Application of Neural Networks for Estimation of Paper Properties Based on Refined Pulp Properties

Abstract

The main objective of the work presented was to determine the possibility of the prediction of paper properties based on refined chemical pulp properties using the neural network approach. Three main parameters related to basic refining effects were used: pulp and fibre WRV, the amount of fines and the average fibre length. These parameters were used for prediction of the following paper parameters: apparent density, breaking length and tear resistance. The classical multilayer perceptron with one hidden layer was used. The number of inputs and outputs was related to that of input and output variables.

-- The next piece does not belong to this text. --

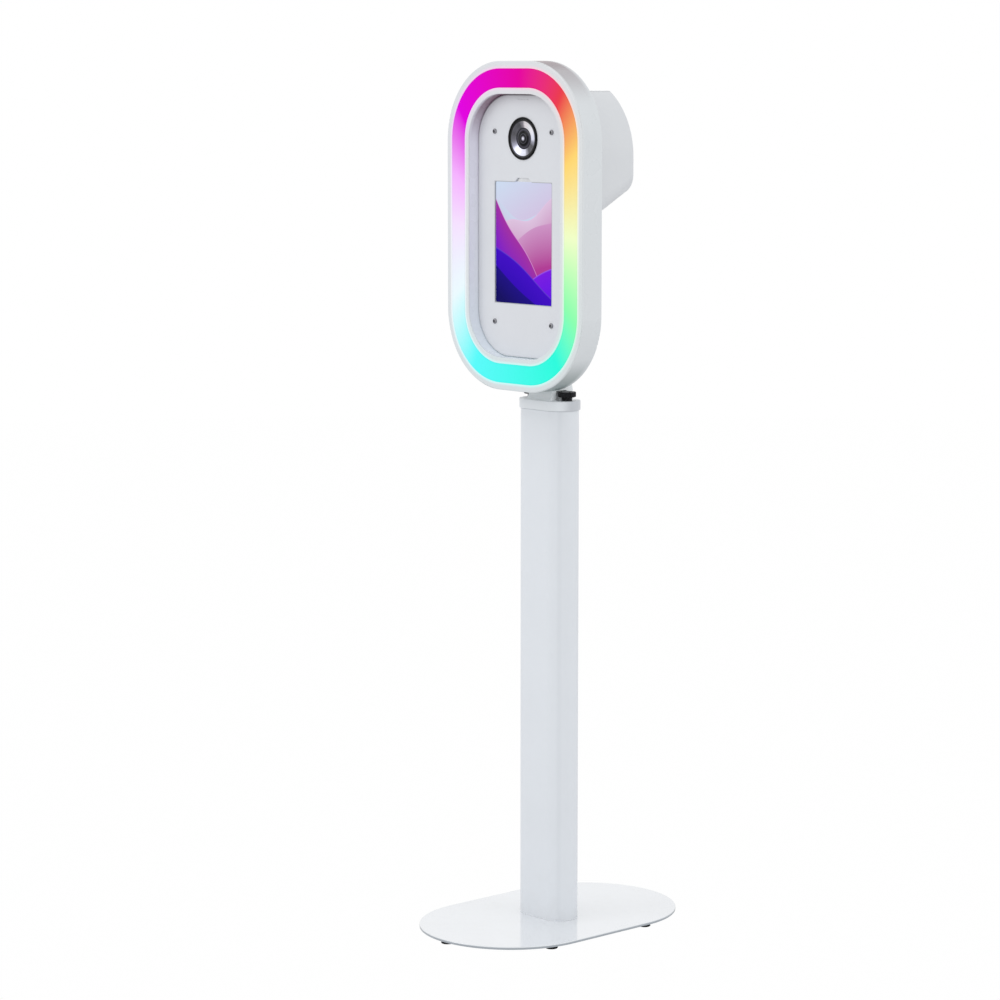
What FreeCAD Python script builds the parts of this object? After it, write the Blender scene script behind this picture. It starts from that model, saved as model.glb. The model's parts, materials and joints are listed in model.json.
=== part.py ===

The size of the hidden layer (number of hidden neurons) was determined experimentally. The Levenberg-Marquardt algorithm was used as a training method. The available dataset was divided into two groups: 90% of experimental results were applied as training data and 10% for model verification. As a result of the trials conducted, a satisfactory level of the correlation between simulation data and experimental data was obtained. Results allow to presume that the method presented could be adapted for other papermaking pulp grades as a general control system in the industrial refining process. In such a case, the accuracy of the presented method could be even higher because of the large number of data available on-line. These data could be used as in a real-time training procedure, which would significantly improve the precision of the whole system. The lack of other effective methods of paper property prediction makes the method proposed an attractive solution to the problem presented.